Vailhé, LETTRES, vol.1, p.144

19 oct 1830 [Lavagnac], LA_GOURNERIE Eugène
Informations générales
  • V1-144
  • 0+047|XLVII
  • Vailhé, LETTRES, vol.1, p.144
Informations détaillées
  • 1 BESTIAUX
    1 CATHOLIQUE
    1 CHANT
    1 GRAND MESSE
    1 GUERRE CIVILE
    1 JEUNESSE
    1 LOISIRS
    1 MONARCHIE
    1 PARESSE
    1 POUVOIR
    1 PRESSE
    1 PROTESTANTISME ADVERSAIRE
    1 REVOLUTION
    2 BOURBONS, DYNASTIE
    3 BRETAGNE
    3 MARSILLARGUES
    3 MONTPELLIER
    3 NIMES
  • A MONSIEUR EUGENE DE LA GOURNERIE.
  • LA_GOURNERIE Eugène
  • le 19 octobre [1830].
  • 19 oct 1830
  • [Lavagnac],
  • Monsieur
    Monsieur Eugène de La Gournerie
    au château de La Gournerie
    par Nantes.
    Loire-Inférieure.
La lettre

Vous avez bien raison, mon cher Eugène; c’est la paresse, et une paresse insigne, qui m’a retenu la main, mais soyez-en sûr, ce n’est que la paresse. Car vingt fois le jour la pensée que je vous devais de mes nouvelles venait m’assaillir comme un remords; et cependant, il y avait quelque chose de plus fort qui semblait figer mon encre. A dire vrai, la paresse y était pour beaucoup, mais la stupeur des premiers instants de la catastrophe y était pour un peu. Maintenant que mon bras se dégourdit, que ma plume se dégèle, j’espère réparer mon excessive inertie et vous prouver que j’éprouve plus que jamais le besoin de vous dire combien je vous suis sincèrement attaché. Voilà la tourmente. Eh bien! du courage. Unissons-nous. Union fait force, disait l’ancienne révolution. La nouvelle ne paraît pas disposée à suivre cette maxime. Je dis maxime, et avec connaissance de cause: devise serait trop féodal, maxime est bien plus dogmatique.

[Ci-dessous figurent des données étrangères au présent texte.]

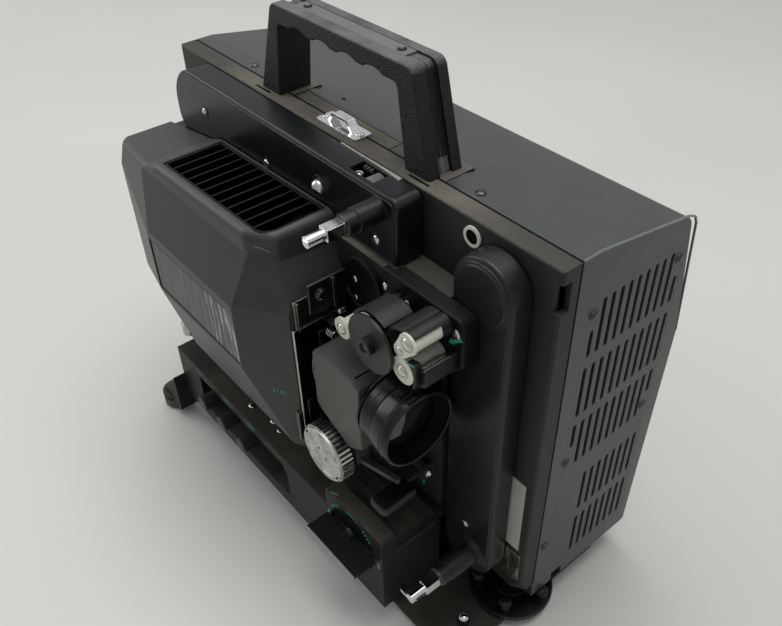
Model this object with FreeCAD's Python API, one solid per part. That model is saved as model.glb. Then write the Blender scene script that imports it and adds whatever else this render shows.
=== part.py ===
import FreeCAD, Part
import math
import os

# Film projector, 16 mm sound type, seen from the operator side.
# Millimetres. +X points out of the lens, +Z is up, the operator stands on the -Y side.
# Z = 0 is the table, Y = 0 is the seam between the cast frame and the rear housing.

Vector = FreeCAD.Vector

# Body
body_length = 397.0
front_x = 200.0
rear_x = front_x - body_length
deck_z = 338.0
face_y = -14.0
seam_y = 0.0
frame_bottom_z = 42.5
frame_wall = 3.5
frame_edge_radius = 2.0
deck_sheet = 3.0
seam_gap = 0.8
fit_gap = 0.4
bearing_gap = 0.05
stud_gap = 0.1
seat_gap = 0.3

# Corner cut low on the casting's lens end: along X, along Y and up
corner_cut_x = 10.5
corner_cut_y = 7.0
corner_cut_z = 17.5

# Deck tongues that reach back under the handle
tongue_reach = 25.0
tongue_middle_reach = 11.5
tongue_width = 31.0
tongue_middle_x0 = -57.0
tongue_middle_x1 = 43.0

# Rear housing, a folded shell
housing_bottom_z = 26.0
housing_flat = 15.0
housing_shoulder_y = 99.0
housing_shoulder_drop = 14.0
housing_back_y = 115.0
housing_bend_drop = 111.0
housing_bottom_back_y = 109.0
housing_corner_radius = 12.0
housing_wall = 2.5
inlet_y = 66.0
inlet_z = 63.0
inlet_width = 28.0
inlet_height = 22.0
inlet_depth = 14.0
inlet_lip = 0.8

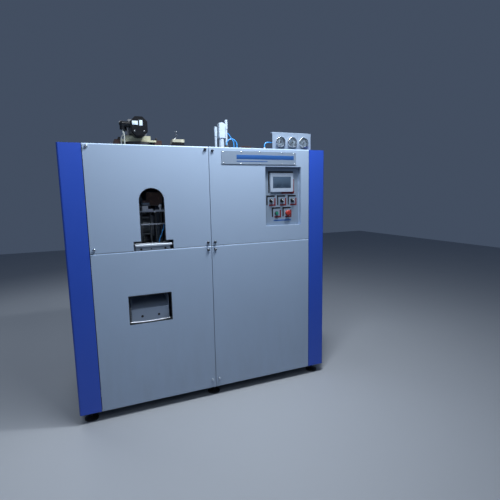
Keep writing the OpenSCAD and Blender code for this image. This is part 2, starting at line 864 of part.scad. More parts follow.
module cord_path(r, bend_r, turn, mid, drop) {
    cord_bend(r, bend_r, turn);
    translate([-bend_r * (1 - cos(turn)), 0, -bend_r * sin(turn)]) rotate([0, turn, 0]) {
        cord_run(r, mid - 0.5);
        translate([0, 0, -mid]) cord_joint(r);
    }
    translate([-swing_x(bend_r, turn, mid), 0, -swing_z(bend_r, turn, mid)]) {
        rotate([0, 180, 0]) cord_bend(r, bend_r, turn);
        cord_run(r, drop - swing_z(bend_r, turn, mid));
    }
}

// A screwed cord gland standing on a sheet
module gland(d) {
    cylinder(d = d, h = gland_h);
    cylinder(d = d + 4, h = 6, $fn = 6);
}

module index_motor() color("black") translate([index_x, motor_y0, drive_axis_z]) {
    rotate([-90, 0, 0]) linear_extrude(motor_l) octagon(motor_w, motor_h, 34);
    translate([0, -5, 0]) rotate([-90, 0, 0]) linear_extrude(5) octagon(motor_w - 14, motor_h - 14, 30);
    cord_drop = drive_axis_z - 24 - cabinet_h - gland_h;
    for (plug = [[20, 56], [64, 36]]) translate([-motor_w / 2, plug[0], 17]) {
        translate([3, 0, 0]) rotate([0, -90, 0]) cylinder(d = 38, h = plug[1] + 3);
        translate([-plug[1], 0, 0]) sphere(d = 42);
        translate([-plug[1], 0, -41]) cylinder(d = 34, h = 41);
    }
    translate([-motor_w / 2 - 56, 20, -24]) mirror([1, 0, 0]) {
        cord_swing(cable_r, 30, 25, 12, cord_drop + 6);
        translate([-swing_x(30, 25, 12), 0, -cord_drop - gland_h]) gland(14);
    }
    translate([-motor_w / 2 - 36, 64, -24]) {
        cord_swing(cable_r, 40, 35, 22, cord_drop + 6);
        translate([-swing_x(40, 35, 22), 0, -cord_drop - gland_h]) gland(12);
    }
}

module index_gearbox() color("silver") difference() {
    y0 = motor_y0 + motor_l;
    union() {
        translate([index_x, y0, drive_axis_z]) rotate([-90, 0, 0]) cylinder(d = 100, h = 20);
        block([index_x - 65, y0 + 20, drive_z], [index_x + 65, y0 + gearbox_l, drive_z + 120]);
    }
    translate([index_x, 0, drive_z - eps]) cylinder(d = shaft_d + 2 * run_gap, h = 100);
}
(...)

Vous abandonnez le Correspondant; prenez-vous l’Avenir? On dit que c’est demain qu’il paraît enfin pour la première fois(1). Je ne puis vous en dire mon avis, quoique bien des gens paraissent craindre qu’il ne réalise pas toutes les espérances.

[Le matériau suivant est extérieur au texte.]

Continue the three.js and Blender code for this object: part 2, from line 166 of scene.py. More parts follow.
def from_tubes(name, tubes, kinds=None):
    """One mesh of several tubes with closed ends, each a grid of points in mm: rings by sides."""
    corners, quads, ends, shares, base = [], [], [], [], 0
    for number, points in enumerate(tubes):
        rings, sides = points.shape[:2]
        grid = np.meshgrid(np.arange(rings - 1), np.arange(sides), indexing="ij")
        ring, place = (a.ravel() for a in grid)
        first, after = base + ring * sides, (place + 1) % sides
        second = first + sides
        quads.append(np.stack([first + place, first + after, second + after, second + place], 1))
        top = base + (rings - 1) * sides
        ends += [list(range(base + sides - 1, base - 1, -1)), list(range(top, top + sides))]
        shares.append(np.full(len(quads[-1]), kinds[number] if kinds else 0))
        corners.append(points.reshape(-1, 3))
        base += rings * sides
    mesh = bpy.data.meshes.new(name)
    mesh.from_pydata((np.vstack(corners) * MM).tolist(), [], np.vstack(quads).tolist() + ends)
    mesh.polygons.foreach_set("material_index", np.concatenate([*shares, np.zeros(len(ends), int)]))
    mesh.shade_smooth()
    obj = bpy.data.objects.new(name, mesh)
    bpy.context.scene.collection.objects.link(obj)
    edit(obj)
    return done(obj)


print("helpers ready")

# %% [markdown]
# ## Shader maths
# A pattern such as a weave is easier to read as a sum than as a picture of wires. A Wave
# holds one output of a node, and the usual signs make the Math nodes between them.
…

Ce qu’en Bretagne vous paraissez disposés à faire pour les conscrits, nous le ferons pour les croix. Celle de Montpellier devait être abattue samedi dernier. On fit dire aux autorités que 1 500 personnes l’avaient portée, lorsqu’on la posa, et que 6 000 se disposaient à la défendre. On n’a pas encore osé y toucher. Il y a seulement 400 personnes qui se sont chargées de veiller à ce que, pendant la nuit, on ne vînt pas faire quelque mauvais coup. On se bat aussi à Nîmes. J’ignore quels sont les plus forts. Je crois pourtant que ce sont les catholiques, parce qu’ils sont désespérés. Tout n’est pas aussi admirable pour le dévouement qu’à Montpellier. Dans une petite ville du département, un dimanche, à la Messe, des jeunes gens ont chanté la Marseillaise au moment de l’Elévation.

Nous conservons dans certains endroits l’usage des combats ou des courses de taureaux. Dans un village nommé Marsillargues(2), où la population est protestante, eut lieu une de ces luttes, il y a quelques dimanches. Les voisins furent invités: presque tous étaient catholiques. D’abord, on fit paraître des taureaux très mous. Les protestants s’en moquèrent. « C’était, disaient-ils, la famille des Bourbons. » Après qu’on s’en fut bien moqué, ils demandèrent à grands cris qu’on lâchât Philippe. C’était un taureau furieux, de qui l’on attendait merveille. Philippe parut au milieu des applaudissements de ses amis; mais, soit qu’il fût étourdi des cris des spectateurs, soit qu’il fût enragé tout naturellement, il tourne un moment, et, après avoir fixé la porte de l’église du village, qui était à l’extrémité de l’enceinte et le seul endroit dégarni de spectateurs, il prend sa course comme pour en enfoncer les battants, mais au premier choc sa tête est brisée et il tombe raide mort. Aussitôt les catholiques de crier: « A bas Philippe! » Ils s’élancèrent sur le taureau, le mirent en pièces et emportèrent sa peau en triomphe. Cette aventure a fait le plus grand bien dans les villages voisins. Du reste, je crois que mon histoire vaut bien celle des deux forts de la halle qui voulaient embrasser la reine.

Je tenais à vous écrire, mon cher ami, et pour cela je viens de me séparer quelques instants d’une assez nombreuse compagnie qui m’attend. Je ne pense pas pouvoir vous écrire plus long, d’ici à quelques jours. Ainsi, je me dépêche bien vite de vous dire adieu et de vous promettre de vous récrire le plus tôt que je pourrai. Adieu.

Emmanuel.
Notes et post-scriptum
1. Il avait paru le 16 octobre.
2. Petite ville de trois à quatre mille habitants, dans le canton de Lunel. C'est la seule commune de l'Hérault où les protestants soient en majorité, mais il y a un excellent noyau d'environ 800 catholiques.